| Mass. | Feb 28, 1922

Carroll, J.

This action is to recover for labor performed and materials furnished by the plaintiffs upon a building owned by the defendant. The case was tried in the Superior Court, the only evidence being the report of the auditor. He found that the plaintiff Lonnqvist told the defendant it would cost about $600 to paint and paper and otherwise renovate the interior of the defendant’s building, but “did not promise to do it for that sum as an exact price.” It was the contention of the plaintiffs that they were to be paid for the materials used and $1 an *373hour for the labor performed. The defendant understood that all the work and materials were to be supplied for the sum of $600, and contended that only one half of the work specified was performed, and that it was of little value. The auditor also found that there was no agreement as to the time or terms of payments; that both the plaintiffs and the defendant agreed that the painting was to be done with one coat and with low priced materials, and that low priced wall paper was to be used in the papering; that later, at the request of the defendant, higher priced wall papers and painting materials were substituted, more than one coat was used in the painting, oak finish was supplied in place of ordinary painting in some of the kitchens, and “wall board” was used in certain places.
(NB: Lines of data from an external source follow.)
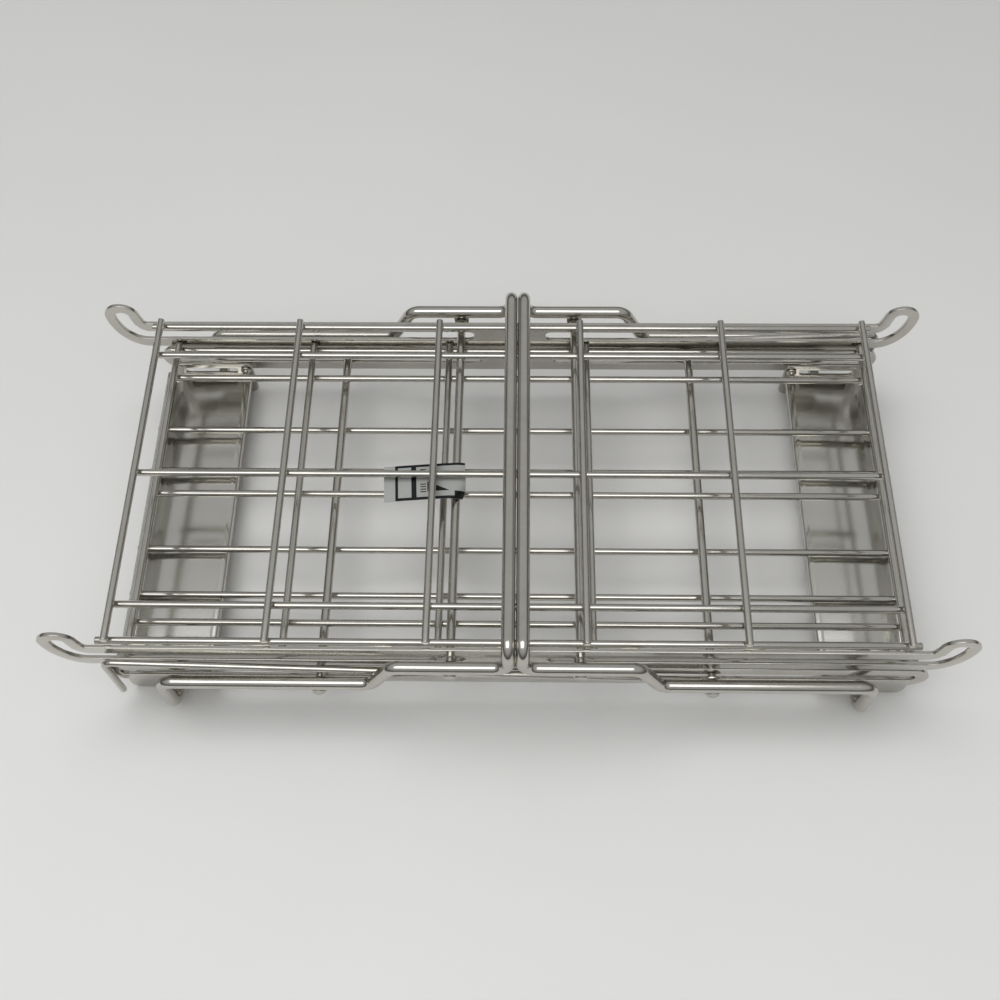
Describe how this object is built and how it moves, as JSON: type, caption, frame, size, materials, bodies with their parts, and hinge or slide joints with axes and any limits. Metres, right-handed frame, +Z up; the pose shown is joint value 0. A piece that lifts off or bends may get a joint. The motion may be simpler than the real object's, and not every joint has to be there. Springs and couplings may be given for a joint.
{
  "type": "folding wire rack",
  "caption": "Flat-folded steel wire rack with nested tiers, hook-ended slotted side plates, two hinged carrying frames and hooked side stays.",
  "frame": {"origin": "on the floor, under the middle of the folded pack", "axes": "+X along the long side, +Y towards the back, +Z up"},
  "size_m": [0.452, 0.2196, 0.0828],
  "materials": {
    "wire": "polished stainless steel wire",
    "rod": "polished stainless steel rod",
    "plate": "bright rolled stainless strip",
    "sheet": "satin stainless sheet",
    "fastener": "turned stainless steel",
    "label": "white paper with plain black lines"
  },
  "bodies": {
    "base": {"low_wire_1": "wire", "low_wire_2": "wire", "low_wire_3": "wire", "low_wire_4": "wire", "end_bracket_left": "sheet", "end_bracket_right": "sheet", "rivet_left_front": "fastener", "rivet_left_back": "fastener", "rivet_right_front": "fastener", "rivet_right_back": "fastener"},
    "frame_left": {"side_frame_left": "rod"},
    "frame_right": {"side_frame_right": "rod", "top_axle_right": "fastener", "mid_axle_right": "fastener"},
    "axle_top_left": {"top_axle_left": "fastener"},
    "axle_mid_left": {"mid_axle_left": "fastener"},
    "tier_top": {"top_rail_front": "wire", "top_rail_back": "wire", "top_long_wire_front": "wire", "top_long_wire_middle": "wire", "top_long_wire_back": "wire", "top_cross_wire_1": "wire", "top_cross_wire_2": "wire", "top_cross_wire_3": "wire", "top_cross_wire_4": "wire", "top_cross_wire_5": "wire", "top_cross_wire_6": "wire", "top_side_plate_front": "plate", "top_side_plate_back": "plate", "label": "label"},
    "tier_mid": {"mid_rail_front": "wire", "mid_rail_back": "wire", "mid_long_wire_front": "wire", "mid_long_wire_middle": "wire", "mid_long_wire_back": "wire", "mid_cross_wire_1": "wire", "mid_cross_wire_2": "wire", "mid_cross_wire_3": "wire", "mid_cross_wire_4": "wire", "mid_cross_wire_5": "wire", "mid_cross_wire_6": "wire", "mid_side_plate_front": "plate", "mid_side_plate_back": "plate"},
    "latch_stay_front": {"stay_front": "rod"},
    "latch_stay_back": {"stay_back": "rod"}
  },
  "joints": [
    {"name": "left_frame_swing", "type": "hinge", "parent": "base", "child": "frame_left", "pos_m": [-0.1735, 0, 0.006], "axis": [0, -1, 0], "range_deg": [0, 78]},
    {"name": "right_frame_swing", "type": "hinge", "parent": "base", "child": "frame_right", "pos_m": [0.1825, 0, 0.006], "axis": [0, 1, 0], "range_deg": [0, 78]},
    {"name": "top_axle_turn", "type": "hinge", "parent": "frame_left", "child": "axle_top_left", "pos_m": [-0.0275, 0, 0.0542], "axis": [0, -1, 0], "range_deg": [-78, 0]},
    {"name": "top_tier_slide", "type": "slide", "parent": "axle_top_left", "child": "tier_top", "axis": [1, 0, 0], "range_m": [0, 0.1629]},
    {"name": "mid_axle_turn", "type": "hinge", "parent": "frame_left", "child": "axle_mid_left", "pos_m": [-0.0945, 0, 0.0318], "axis": [0, -1, 0], "range_deg": [-78, 0]},
    {"name": "mid_tier_slide", "type": "slide", "parent": "axle_mid_left", "child": "tier_mid", "axis": [1, 0, 0], "range_m": [0, 0.0879]},
    {"name": "front_stay_turn", "type": "hinge", "parent": "frame_right", "child": "latch_stay_front", "pos_m": [0.1035, -0.1006, 0.0318], "axis": [0, 1, 0], "range_deg": [-70, 0]},
    {"name": "back_stay_turn", "type": "hinge", "parent": "frame_left", "child": "latch_stay_back", "pos_m": [-0.0945, 0.1006, 0.0318], "axis": [0, -1, 0], "range_deg": [-70, 0]}
  ],
  "couplings": [
    {"joint": "right_frame_swing", "follows": "left_frame_swing", "ratio": 1},
    {"joint": "top_axle_turn", "follows": "left_frame_swing", "ratio": -1},
    {"joint": "mid_axle_turn", "follows": "left_frame_swing", "ratio": -1},
    {"joint": "top_tier_slide", "follows": "left_frame_swing", "m_per_rad": 0.11958},
    {"joint": "mid_tier_slide", "follows": "left_frame_swing", "m_per_rad": 0.064503},
    {"joint": "front_stay_turn", "follows": "left_frame_swing", "ratio": -0.88},
    {"joint": "back_stay_turn", "follows": "left_frame_swing", "ratio": -0.88}
  ]
}
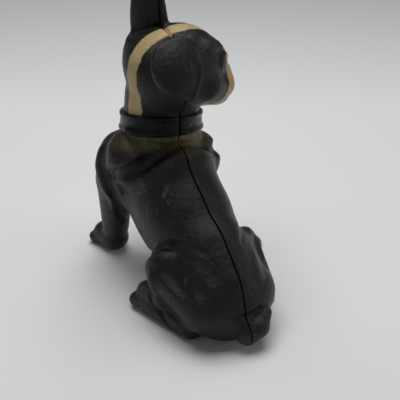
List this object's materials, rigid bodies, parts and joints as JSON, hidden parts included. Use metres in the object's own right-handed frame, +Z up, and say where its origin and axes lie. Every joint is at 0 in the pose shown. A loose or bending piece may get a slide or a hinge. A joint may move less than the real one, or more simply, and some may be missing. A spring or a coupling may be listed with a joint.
{
  "type": "still bank",
  "caption": "Seated dog coin bank in two hollow cast iron halves parted along the spine and held by one cross screw, with a turned head and a broad collar.",
  "frame": {"origin": "centre of the flat seat under the rump, on the parting plane, at floor level", "axes": "+Z up, +X towards the dog's own left, -Y the way the dog's body faces; the halves part on X = 0 and the head looks along -X"},
  "size_m": [0.0581, 0.1071, 0.136],
  "materials": {
    "black_enamel_iron": "worn satin black enamel over rough cast iron, with tan stripe, muzzle and neck folds",
    "steel_screw": "dull oxidised steel"
  },
  "bodies": {
    "left_casting": {"left_half": "black_enamel_iron"},
    "right_casting": {"right_half": "black_enamel_iron"},
    "screw": {"assembly_screw": "steel_screw"}
  },
  "joints": [
    {"name": "halves_part", "type": "slide", "parent": "left_casting", "child": "right_casting", "axis": [-1, 0, 0], "range_m": [0, 0.06]},
    {"name": "screw_draws_out", "type": "slide", "parent": "right_casting", "child": "screw", "axis": [-1, 0, 0], "range_m": [0, 0.03]}
  ]
}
In the Superior Court a finding for the plaintiffs in the sum of $12.60 was made, this being the sum owed them for materials furnished the defendant, after they had ceased to labor on the building, and interest; and the case was reported to this court on the stipulation that “If, as a matter of law on the pleadings and evidence, the plaintiffs are entitled to recover for labor and materials found by the auditor in the sum of $477.29 together with interest from the date of the writ, amounting in the aggregate to $501.15 then judgment is to be entered for the plaintiffs for that amount.”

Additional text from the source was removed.